Consider Road Blaster (Data East, 1985), which depicts high-velocity cartoon car chases from a driver's seat view. In Road Blaster, your only input is pressing right or left on the controller at excruciatingly specific times. Your reward for enough precise inputs is to watch an enemy car fly off the road, smack into a mountain wall, and explode in a ball of fire -- or to watch your own car drive up a ramp and fly over some impossible ravine.
A decade and a half later, we have Burnout 3 and Burnout Paradise (EA, 2004 and 2008), games about driving at criminally insane speeds and performing ridiculous maneuvers, where the central play mechanic involves knocking cars off the road to their death.
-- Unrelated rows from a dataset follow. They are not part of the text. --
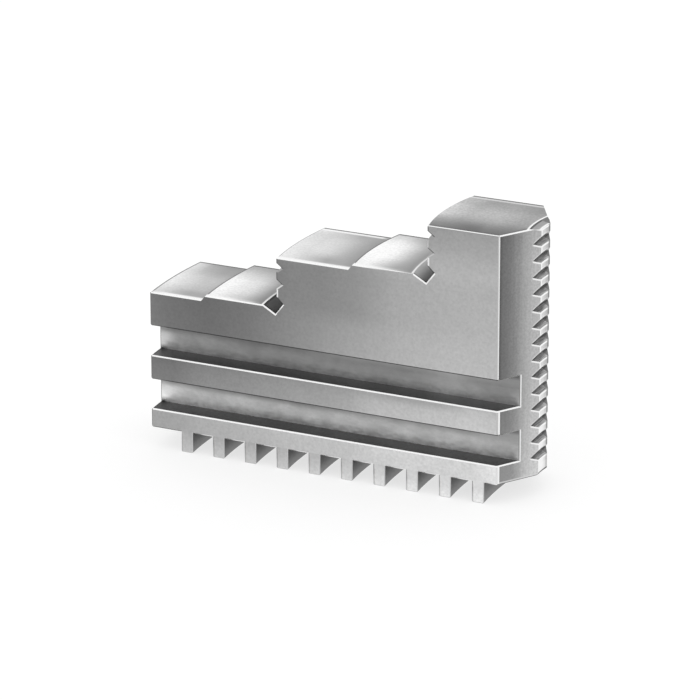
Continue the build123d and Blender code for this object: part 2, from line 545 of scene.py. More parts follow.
class Workshop:
    """Makes the jaw's materials from its finishes, with their painted light and shade."""

    def __init__(self, shape: JawShape) -> None:
        """Builds the effects that all the finishes share.

        Args:
            shape: The jaw's sizes.
        """
        self.places = place_group(shape)
        self.grain = noise_group("fine_grain", 2.0)
        self.clouds = noise_group("soft_clouds", 3.0)
        self.lay = noise_group("grinding_lay", 2.0)

    def material(self, name: str, finish: ShadedSteelFinish) -> bpy.types.Material:
        """Makes one material.

        Args:
            name: The material's name.
            finish: The finish that it shows, with its painted light and shade.

        Returns:
            The material.
        """
        made = bpy.data.materials.new(name)
        made.use_nodes = True
        tree = made.node_tree
        shader = tree.nodes["Principled BSDF"]
        shader.inputs["Metallic"].default_value = 1.0
        places = self._placed(tree, self.places)
        tone = self._product(tree, places, finish.tones, grey)
        heights = {}
        for group, noise in ((self.clouds, finish.clouds), (self.grain, finish.grain),
                             (self.lay, finish.lay)):
            placed = self._placed(tree, group)
            placed.inputs["Waves"].default_value = noise.waves
            placed.inputs["Amount"].default_value = noise.amount
            tone = self._times(tree, tone, placed.outputs["Tint"])
            heights[group] = placed.outputs["Height"]
        for line in finish.lines:
            tone = self._drawn(tree, places, tone, line)
        tree.links.new(tone, shader.inputs["Base Color"])
        self._roughness(tree, shader, heights[self.grain], finish.roughness)
        bump = tree.nodes.new("ShaderNodeBump")
        bump.inputs["Distance"].default_value = finish.lay_depth * MM
        tree.links.new(heights[self.lay], bump.inputs["Height"])
        tree.links.new(bump.outputs["Normal"], shader.inputs["Normal"])
        return made

    def _placed(self, tree: bpy.types.NodeTree, group: EffectGroup) -> bpy.types.Node:
        """Puts a shared effect in a material.

        Args:
            tree: The material's nodes.
            group: The effect.

        Returns:
            The node that stands for it.
        """
        placed = tree.nodes.new("ShaderNodeGroup")
        placed.node_tree = group.tree
        return placed

    def _run(self, tree: bpy.types.NodeTree, places: bpy.types.Node, run: Tones,
             colour: Callable[[float], Colour]) -> bpy.types.NodeSocket:
        """The value at each place of a run.

        Args:
            tree: The material's nodes.
            places: The node that tells the places.
            run: The places and their tones or shares.
            colour: What makes a colour of a value.

        Returns:
            The socket that gives the value.
        """
        start, end = run.stops[0][0], run.stops[-1][0]
        ranged = tree.nodes.new("ShaderNodeMapRange")
        ranged.inputs["From Min"].default_value = start
        ranged.inputs["From Max"].default_value = end
        tree.links.new(places.outputs[run.place.value], ranged.inputs["Value"])
        ramp = tree.nodes.new("ShaderNodeValToRGB")
        marks = ramp.color_ramp.elements
        while len(marks) < len(run.stops):
            marks.new(0.5)
        for mark, (at, value) in zip(marks, run.stops):
            mark.position = (at - start) / (end - start)
            mark.color = colour(value)
        tree.links.new(ranged.outputs["Result"], ramp.inputs["Fac"])
        return ramp.outputs["Color"]

    def _times(self, tree: bpy.types.NodeTree, first: bpy.types.NodeSocket,
               second: bpy.types.NodeSocket) -> bpy.types.NodeSocket:
        """Multiplies two values.

        Args:
            tree: The material's nodes.
            first: The one value.
            second: The other value.

        Returns:
            The socket that gives their product.
        """
        product = tree.nodes.new("ShaderNodeVectorMath")
        product.operation = "MULTIPLY"
        tree.links.new(first, product.inputs[0])
        tree.links.new(second, product.inputs[1])
        return product.outputs["Vector"]

    def _product(self, tree: bpy.types.NodeTree, places: bpy.types.Node,
                 runs: tuple[Tones, ...],
                 colour: Callable[[float], Colour]) -> bpy.types.NodeSocket:
        """Multiplies the values of several runs.

        Args:
            tree: The material's nodes.
            places: The node that tells the places.
            runs: The runs.
            colour: What makes a colour of a value.

        Returns:
            The socket that gives their product.
        """
        total = self._run(tree, places, runs[0], colour)
        for run in runs[1:]:
            total = self._times(tree, total, self._run(tree, places, run, colour))
        return total

    def _drawn(self, tree: bpy.types.NodeTree, places: bpy.types.Node,
               tone: bpy.types.NodeSocket, line: Line) -> bpy.types.NodeSocket:
        """Draws a line, most often a painted highlight or painted shade, over the tone.

        Args:
            tree: The material's nodes.
            places: The node that tells the places.
            tone: The socket that gives the tone so far.
            line: The line.

        Returns:
            The socket that gives the tone with the line.
        """
        share = self._product(tree, places, line.shares, even)
        mix = tree.nodes.new("ShaderNodeMix")
        mix.data_type = "RGBA"
        tree.links.new(share, named(mix.inputs, "Factor_Float"))
        tree.links.new(tone, named(mix.inputs, "A_Color"))
        named(mix.inputs, "B_Color").default_value = grey(line.level)
        return named(mix.outputs, "Result_Color")

    def _roughness(self, tree: bpy.types.NodeTree, shader: bpy.types.Node,
                   grain: bpy.types.NodeSocket, middle: float) -> None:
        """Lets the roughness follow the grain.

        Args:
            tree: The material's nodes.
            shader: The material's shader.
            grain: The socket that gives the grain's height.
            middle: The roughness about which it varies.
        """
        ranged = tree.nodes.new("ShaderNodeMapRange")
        ranged.inputs["From Min"].default_value = LOW_NOISE
        ranged.inputs["From Max"].default_value = HIGH_NOISE
        ranged.inputs["To Min"].default_value = middle - ROUGHNESS_SPREAD
        ranged.inputs["To Max"].default_value = middle + ROUGHNESS_SPREAD
        tree.links.new(grain, ranged.inputs["Value"])
        tree.links.new(ranged.outputs["Result"], shader.inputs["Roughness"])


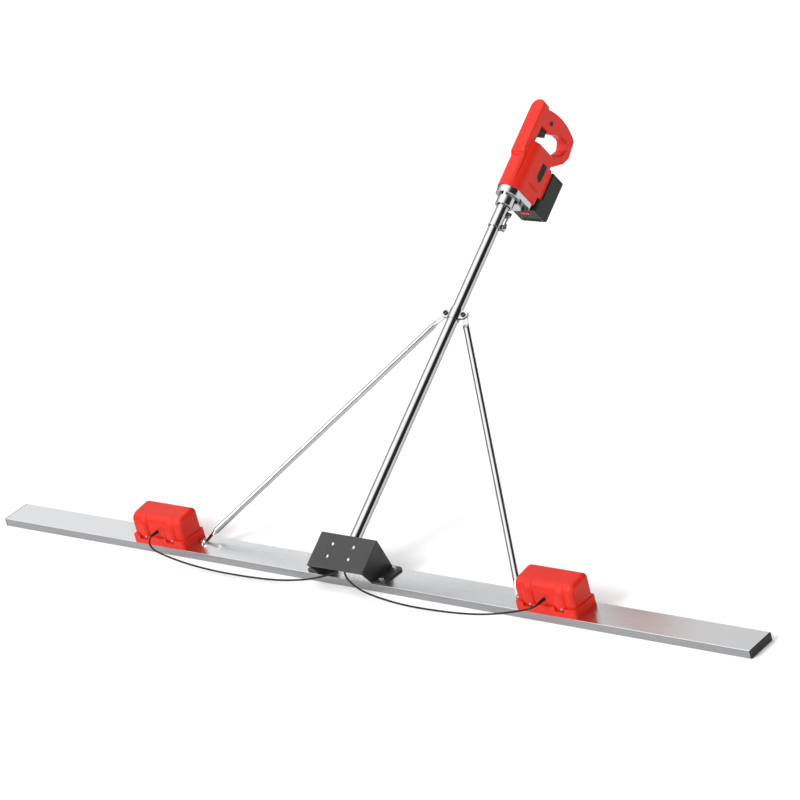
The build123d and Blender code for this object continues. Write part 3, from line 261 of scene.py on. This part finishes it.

What we've done in this modern age is perfectly recreate the thrill of piloting a speeding automobile, and married it seamlessly with the crazy action of sideswiping some dude off the road and into a mountainside.
Unlike Road Blaster, Burnout, using only its vehicle native controls and no on-screen button icons, lets us finely control the velocity of our car and minutely consider the angle and ferocity of our approach. And when we succeed in our favorite in-game action of death-delivery, all kicks into slow motion and the camera swivels to bring the road behind us into view to show our soon-to-be-late rival slowly careening toward some form of demise, the physics of his flight perfectly calculated uniquely, just for our current performance.
Compare that to the game-length QTE that is Road Blaster. (Please ignore Road Blaster's killer soundtrack and wicked-sweet character designs.) Which one is more exhilarating to play? Be honest. If QTEs are a "problem," we might be millimeters away from a global solution.